Start of SOURCE MATERIAL

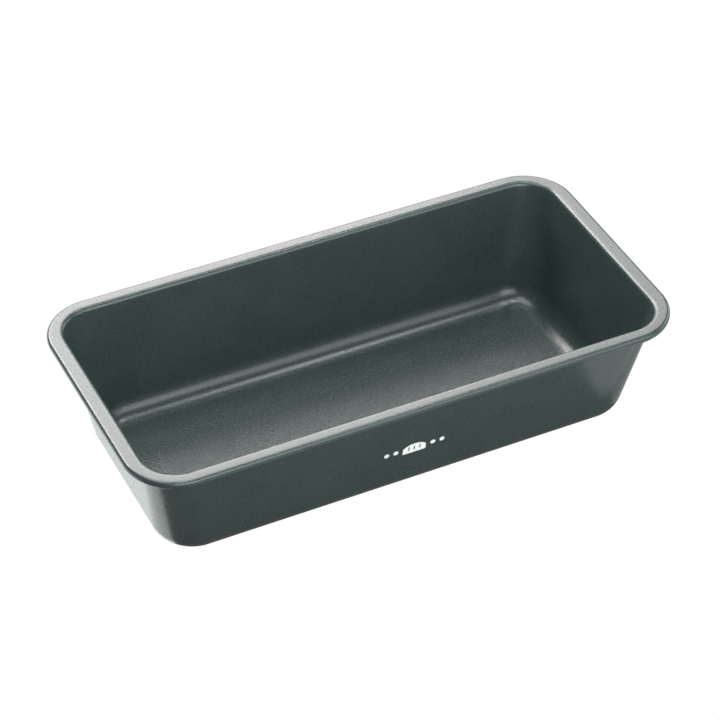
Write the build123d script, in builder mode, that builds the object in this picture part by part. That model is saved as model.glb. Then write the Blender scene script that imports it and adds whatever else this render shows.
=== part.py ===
"""A 3 lb loaf pan: one pressed steel shell with a wired rim, and a size mark printed on its front.

Millimetres, +Z up. The origin is on the underside of the base, below the middle of the pan.
+X runs along the pan, and -Y is the front, the long wall that carries the size mark.
"""
from build123d import *
import os
from math import atan2, cos, sin

# ---- driving dimensions -------------------------------------------------------------------------
rim_length = 280.0        # over the rim, along X
rim_width = 142.5         # over the rim, along Y
pan_height = 64.0         # underside of the base to the top of the rim
sheet = 0.8               # steel gauge

# rim: the sheet turns out over the top of the wall, runs level, and curls under round a wire
rim_height = 4.0          # top of the rim to the underside of the curled leg
rim_corner_radius = 26.0  # plan radius of the rim's outer edge
side_flange = 5.0         # outer edge of the rim to where the flange bends down, at the long walls
end_flange = 5.8          # the same at the end walls, where the rim is a little wider
bend_radius = 2.5         # visible radius of that bend, from the flange into the inner wall
bend_corner_radius = 19.1 # plan radius where the bend starts
leg_reach = 5.6           # outer edge of the rim to the free end of the curled leg
wire_clearance = 0.05     # radial, between the wire and the sheet curled round it
wire_gap = 1.5            # between the two butted ends of the wire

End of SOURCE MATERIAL

• _AIM_
From the first line of the data through the line with "on its front.", quote each line exactly and add nothing else.

• _ANSWER FOR THE TASK_
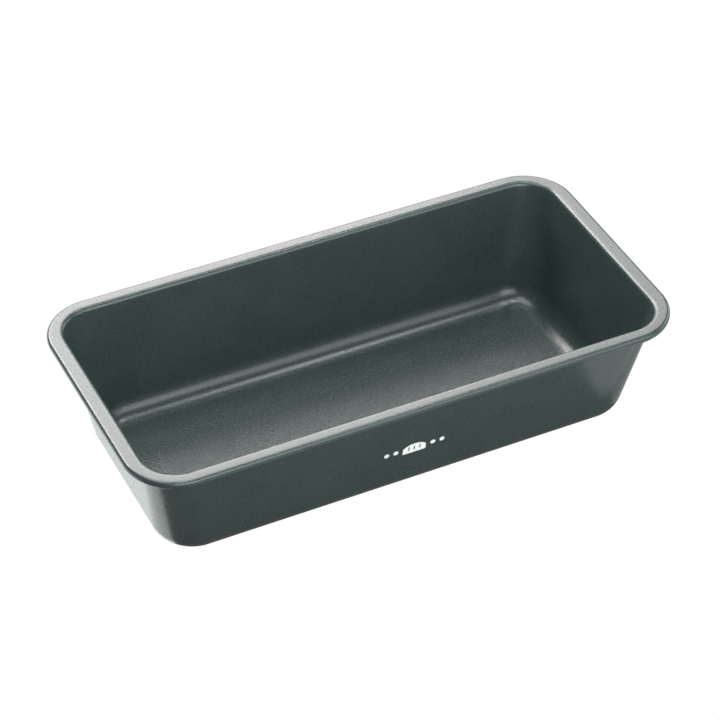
Write the build123d script, in builder mode, that builds the object in this picture part by part. That model is saved as model.glb. Then write the Blender scene script that imports it and adds whatever else this render shows.
=== part.py ===
"""A 3 lb loaf pan: one pressed steel shell with a wired rim, and a size mark printed on its front.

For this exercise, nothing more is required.